I consider the following three points when thinking about AI. First, it has the promise of transforming many, if not all, businesses. Yet it also raises many concerns around ethics, cybersecurity, job displacement and the environment, among others.
Second, AI is likely to go through a hype cycle, which means we should be mindful of short-term overestimation and then be even more careful about long-term inattention.
Third, investors must focus on value capture rather than just the advancement of the technology. It is one thing to be dazzled by the technology, but if the value is captured elsewhere, then it is likely not a good investment.
Partnership and fragmentation
The third opportunity lies in fragmentation, which is yet another buzzword.
I am not talking about profiting from supply chain reconfiguration, even though some countries and businesses clearly benefit and hence make good investments.
Instead, I am reaffirming the value of long-term partnerships, which are critical to capturing many of the high-potential opportunities that lie ahead.
Amidst growing uncertainty in the investment environment, some believe that we must outbid each other for every possible opportunity, leading to greater fragmentation.
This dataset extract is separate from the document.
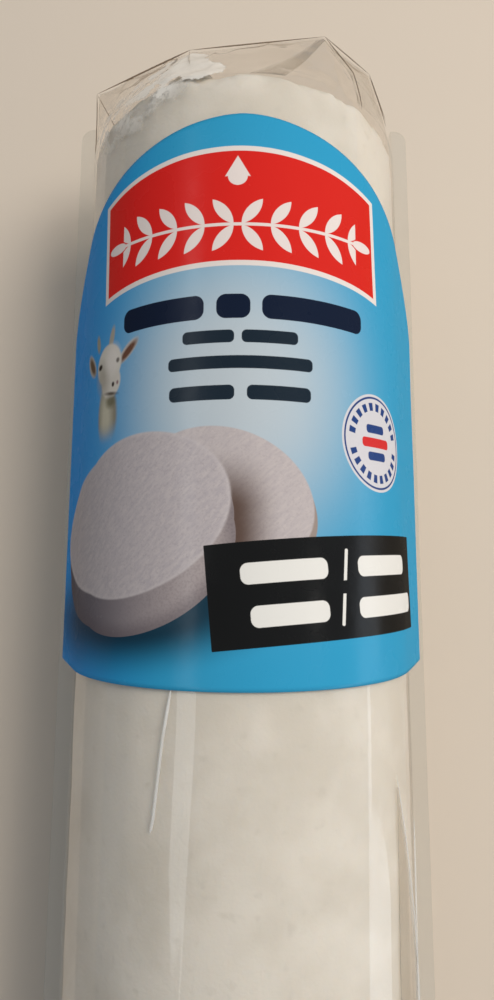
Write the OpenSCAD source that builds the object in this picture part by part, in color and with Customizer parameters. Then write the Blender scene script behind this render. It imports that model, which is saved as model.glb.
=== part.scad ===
// Log of fresh goat cheese in a clear film wrap, lying in an open-ended clear tray
// and banded by an arch-topped label whose sides come down on the tray's flanges.
// X runs across the log, Y along it and Z up. The origin is the middle of the underside.

/* [Cheese] */
// Diameter of the cheese
cheese_d = 70; // [56:1:84]
// Length of the cheese
cheese_l = 250; // [200:1:300]
// Width of the flat that the soft cheese settles on
flat_w = 16; // [10:1:24]

/* [Film] */
// Slack between the cheese and the outside of its film
film_slack = 0.5; // [0.2:0.1:1]
// How far the folded film ends stand past the cheese
tail_l = 17.5; // [12:0.5:24]
// Depth that the folded end faces are tucked in
tuck_depth = 5; // [2:0.5:8]

/* [Tray] */
// Thickness of the tray's clear sheet
tray_t = 0.5; // [0.3:0.1:1]
// Gap between the film and the tray's side walls
side_gap = 0.3; // [0.2:0.1:2]
// Height of the flanges above the middle of the cheese
rim_rise = 0; // [0:0.5:8]
// Width of the flange that turns outwards along each side
flange_w = 3.1; // [1.5:0.1:6]
// Radius of the flange's corners
flange_corner = 3; // [1:0.5:6]
// How far the tray runs past the cheese at each end
tray_over = 12.4; // [4:0.2:15]

/* [Label] */
// Distance from a flange's outer edge to the edge of the label on it
label_edge_in = 1; // [0.3:0.1:2]
// Length of the label down its middle
label_l = 110; // [88:1:132]
// Thickness of the label
label_t = 0.25; // [0.2:0.05:0.5]
// Distance from the end of the cheese to the top of the label
label_inset = 9; // [4:0.5:14]
// Height of the arch that tops the label
arch_h = 34; // [20:1:40]
// Roundness of the arch, where 2 is an ellipse
arch_power = 1.6; // [1.5:0.05:2.5]
// How much lower the label's bottom edge is at its middle than at its corners
bottom_sag = 5; // [1:0.5:8]

/* [Hidden] */

// Clearances: label to film, and label to flange
label_gap = 0.1;
rim_gap = 0.2;

// The log's axis stands on the flat of the cheese and on the tray's floor
film_r = cheese_d / 2 + film_slack;
flat_drop = sqrt(film_r * film_r - flat_w * flat_w / 4);
axis_z = flat_drop + tray_t;

// Inside and outside of the tray, its flanges and its length
tray_r_in = film_r + side_gap;
tray_r_out = tray_r_in + tray_t;
flange_half = tray_r_out + flange_w;
tray_l = cheese_l + 2 * tray_over;

// The label hugs the log up to leave_angle from the top, then runs straight along
// the tangent to its place on the flange
label_r = film_r + label_gap;
seat_x = flange_half - label_edge_in;
seat_z = rim_rise + rim_gap;
label_reach = norm([seat_x, seat_z]);
leave_angle = asin(label_r / label_reach) - atan2(seat_z, seat_x);
hug_half = label_r * leave_angle * PI / 180;
label_half = hug_half + sqrt(label_reach * label_reach - label_r * label_r);
label_top_y = cheese_l / 2 - label_inset;
label_bottom_y = label_top_y - label_l;

// Corners of the folded ends: the angle from the right-hand side, and the radius
// as a share of the film's radius
far_corners = [[-5, 1], [25, 0.89], [55, 0.85], [120, 0.67], [170, 1],
               [205, 0.96], [245, 0.93], [295, 0.94], [335, 0.97]];
near_corners = [[5, 1], [40, 0.86], [85, 0.76], [130, 0.88], [185, 1],
                [215, 0.95], [250, 0.93], [295, 0.94], [330, 0.96]];
// The ring inside a tucked face: its share of the fold's size and of the tuck's depth
tuck_ring = 0.55;
tuck_share = 0.45;

fine = 160;

// Angles of the points of each ring round the wrap: across the flat underneath,
// and then evenly round the rest
flat_steps = 4;
round_steps = 68;
flat_turn = asin(flat_w / 2 / film_r);
ring_angles = concat(
    [for (k = [0:flat_steps - 1]) -90 - flat_turn + k * 2 * flat_turn / flat_steps],
    [for (k = [0:round_steps - 1]) -90 + flat_turn + k * (360 - 2 * flat_turn) / round_steps]);

// Radius of the film round the cheese at an angle: a circle with a flat underneath
function section_r(angle) =
    sin(angle) < -flat_drop / film_r ? -flat_drop / sin(angle) : film_r;

// Radius, at an angle, of the straight edge between corners a and b
function edge_r(a, b, angle) =
    a[1] * b[1] * sin(b[0] - a[0])
    / (a[1] * sin(angle - a[0]) + b[1] * sin(b[0] - angle));

// Radius, at an angle, of the closed polygon of corners
function fold_r(corners, angle) =
    let (start = corners[0][0],
         closed = concat(corners, [[start + 360, corners[0][1]]]),
         turned = start + (angle - start + 360) % 360,
         i = [for (k = [0:len(closed) - 2])
                  if (turned >= closed[k][0] && turned < closed[k + 1][0]) k][0])
    film_r * edge_r(closed[i], closed[i + 1], turned);

// Points of a ring at y: round the cheese, or round a fold at a share of its size
function cheese_ring(y) =
    [for (a = ring_angles) section_r(a) * [cos(a), 0, sin(a)] + [0, y, 0]];
function fold_ring(corners, share, y) =
    [for (a = ring_angles) share * fold_r(corners, a) * [cos(a), 0, sin(a)] + [0, y, 0]];

// The sealed wrap with the cheese in it, as one closed solid: six rings from the
// middle of the near end's tucked face to the middle of the far end's
module wrapped_cheese() {
    edge_y = cheese_l / 2;
    fold_y = edge_y + tail_l;
    inner_y = fold_y - tuck_depth * tuck_share;
    middle_y = fold_y - tuck_depth;
    points = concat(
        [[0, -middle_y, 0]],
        fold_ring(near_corners, tuck_ring, -inner_y),
        fold_ring(near_corners, 1, -fold_y),
        cheese_ring(-edge_y),
        cheese_ring(edge_y),
        fold_ring(far_corners, 1, fold_y),
        fold_ring(far_corners, tuck_ring, inner_y),
        [[0, middle_y, 0]]);
    count = len(ring_angles);
    last = len(points) - 1;
    near_cap = [for (k = [0:count - 1]) [0, 1 + (k + 1) % count, 1 + k]];
    bands = [for (ring = [0:4], k = [0:count - 1])
        let (a = 1 + ring * count + k, b = 1 + ring * count + (k + 1) % count)
        each [[a, b, a + count], [b, b + count, a + count]]];
    far_cap = [for (k = [0:count - 1])
        [last - count + k, last - count + (k + 1) % count, last]];
    color([0.93, 0.92, 0.88])
    translate([0, 0, axis_z])
        polyhedron(points = points, faces = concat(near_cap, bands, far_cap));
}

// Section of the tray's inside or outside: a circle that is cut off flat at drop below
// its middle and goes straight up to top above it
module bowl_section(r, drop, top) {
    intersection() {
        union() {
            circle(r = r, $fn = fine);
            translate([-r, 0]) square([2 * r, r]);
        }
        translate([-r, -drop]) square([2 * r, drop + top]);
    }
}

// Section of the tray: a thin bowl with a flange along each side
module tray_section() {
    difference() {
        bowl_section(tray_r_out, flat_drop + tray_t, rim_rise);
        bowl_section(tray_r_in, flat_drop, rim_rise + 1);
    }
    for (side = [-1, 1])
        translate([side * (tray_r_in + flange_half) / 2, rim_rise - tray_t / 2])
            square([flange_half - tray_r_in, tray_t], center = true);
}

// Outline of the tray from above, with rounded corners
module tray_plan() {
    straight_x = flange_half - flange_corner;
    straight_y = tray_l / 2 - flange_corner;
    square([2 * straight_x, tray_l], center = true);
    square([2 * flange_half, 2 * straight_y], center = true);
    for (x = [-1, 1], y = [-1, 1])
        translate([x * straight_x, y * straight_y])
            circle(r = flange_corner, $fn = fine);
}

module tray() {
    color([0.85, 0.88, 0.86, 0.4])
    intersection() {
        translate([0, tray_l / 2, axis_z])
            rotate([90, 0, 0]) linear_extrude(tray_l) tray_section();
        linear_extrude(axis_z + rim_rise + 1) tray_plan();
    }
}

// A point of the label's section, at s across the flat label and off above its back
function label_point(s, off) =
    let (turn = min(abs(s), hug_half) / label_r * 180 / PI,
         run = max(abs(s) - hug_half, 0))
    [sign(s) * ((label_r + off) * sin(turn) + run * cos(turn)),
     (label_r + off) * cos(turn) - run * sin(turn)];

// Places across the flat label, closer together where the arch falls steeply
arch_step = 3;
label_columns = [for (a = [0:arch_step:180])
    sign(cos(a)) * label_half * pow(abs(cos(a)), 2 / arch_power)];

// Top edge of the flat label: a superellipse. Bottom edge: a shallow sag.
function label_top(s) =
    label_top_y - arch_h * (1 - pow(1 - pow(abs(s / label_half), arch_power), 1 / arch_power));
function label_bottom(s) = label_bottom_y + bottom_sag * pow(s / label_half, 2);

// The label: four corners in each column, joined to the next column's
module label() {
    count = len(label_columns);
    points = [for (s = label_columns,
                   corner = [[0, 0], [1, 0], [1, 1], [0, 1]])
        let (p = label_point(s, corner[0] * label_t))
        [p[0], corner[1] == 0 ? label_bottom(s) : label_top(s), p[1]]];
    walls = [for (k = [0:count - 2], side = [0:3])
        let (a = 4 * k + side, b = 4 * k + (side + 1) % 4)
        each [[a, b, a + 4], [b, b + 4, a + 4]]];
    ends = [[3, 2, 1, 0], [for (k = [4:-1:1]) 4 * count - k]];
    color([0.13, 0.56, 0.82])
    translate([0, 0, axis_z])
        polyhedron(points = points, faces = concat(walls, ends));
}

wrapped_cheese();
tray();
label();
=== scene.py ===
"""Looks of a log of fresh goat cheese: the cheese itself, its folded clear film, the clear
tray it lies in and the printed label over it.

Everything is in metres. X runs across the log, Y along it and Z up, and the tray stands on
z = 0. Places round the log are an angle from its top, positive to the right, and places on
the label are in millimetres across and along the flat label.
"""
import math

import bpy
import numpy as np
from mathutils import Matrix, Vector


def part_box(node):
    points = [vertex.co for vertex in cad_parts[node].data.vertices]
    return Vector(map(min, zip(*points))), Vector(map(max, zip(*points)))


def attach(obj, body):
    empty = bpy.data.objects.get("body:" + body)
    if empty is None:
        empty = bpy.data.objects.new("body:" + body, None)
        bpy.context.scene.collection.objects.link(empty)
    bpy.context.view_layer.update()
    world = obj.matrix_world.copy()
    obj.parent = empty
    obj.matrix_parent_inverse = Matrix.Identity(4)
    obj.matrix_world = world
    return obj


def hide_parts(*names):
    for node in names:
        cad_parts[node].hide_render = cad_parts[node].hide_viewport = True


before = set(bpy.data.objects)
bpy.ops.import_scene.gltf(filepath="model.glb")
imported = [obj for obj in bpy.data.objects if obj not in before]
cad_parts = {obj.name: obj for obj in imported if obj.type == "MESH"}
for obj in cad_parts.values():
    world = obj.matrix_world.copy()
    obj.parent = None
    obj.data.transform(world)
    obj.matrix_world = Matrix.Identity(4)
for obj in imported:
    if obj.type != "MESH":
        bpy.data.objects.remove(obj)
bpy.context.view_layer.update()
MM = 0.001

# ---- Sizes taken from the frame -------------------------------------------------------

wrap_low, wrap_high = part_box("wrapped_cheese")
label_low, label_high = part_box("label")

FILM_R = (wrap_high.x - wrap_low.x) / 2
AXIS_Z = wrap_high.z - FILM_R
FLAT_Z = wrap_low.z - AXIS_Z
FILM_END = wrap_high.y
LABEL_R = label_high.z - AXIS_Z
LABEL_TOP = label_high.y
LABEL_BOTTOM = label_low.y

# Where the label leaves the log, and how far it runs straight on from there
label_edge = (label_high.x, label_low.z - AXIS_Z)
LABEL_RUN = math.sqrt(label_edge[0] ** 2 + label_edge[1] ** 2 - LABEL_R ** 2)
LABEL_LEAVE = math.atan2(*label_edge) - math.atan2(LABEL_RUN, LABEL_R)
LABEL_HALF = LABEL_R * LABEL_LEAVE + LABEL_RUN

# ---- Sizes of the looks ----------------------------------------------------------------

# The cheese: how far it lies inside the film, where it ends, the rounding of its rims and
# how far its faces stand past its ends
FILM_SLACK = 0.45 * MM
CHEESE_R = FILM_R - FILM_SLACK
FOLD_LENGTH = 17.5 * MM
CHEESE_END = FILM_END - FOLD_LENGTH
RIM_ROUND = 2.6 * MM
RIM_PAST = 1.6 * MM

# Lumps of broken cheese at the far rim: degrees from the top, distance from the axis and
# place along Y, then half sizes across, along and up, in millimetres
CRUMBS = [
    (-40, 22.0, 130.5, 4.8, 6.0, 4.6), (-31, 23.5, 129.5, 5.2, 6.4, 4.8),
    (-20, 27.0, 126.0, 5.0, 5.0, 4.6), (-50, 25.0, 127.5, 4.2, 4.8, 3.6),
    (-62, 27.5, 127.5, 4.6, 3.6, 3.6), (-76, 28.0, 127.0, 3.0, 3.0, 3.2),
]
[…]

I disagree. Investing is not a zero-sum game, and there are ample opportunities for investors and businesses to co-create value and generate returns, even in highly fragmented markets. Indeed, considering the scale of investment needs, investors going it alone would not bring about the required capital and expertise.
In forging collaborations, GIC adopts a mindset of being fair, friendly, and firm to all our partners. It is an approach we take seriously, apply across all geographies and asset classes, and hope to pass down from generation to generation.
"Overall, despite the daily drumbeat of depressing news, hope and opportunities can still be found amid financial volatility, the climate crisis, technological disruption, and broader global fragmentation. Importantly, investors and business leaders, have a responsibility to unlock these opportunities for a more sustainable world."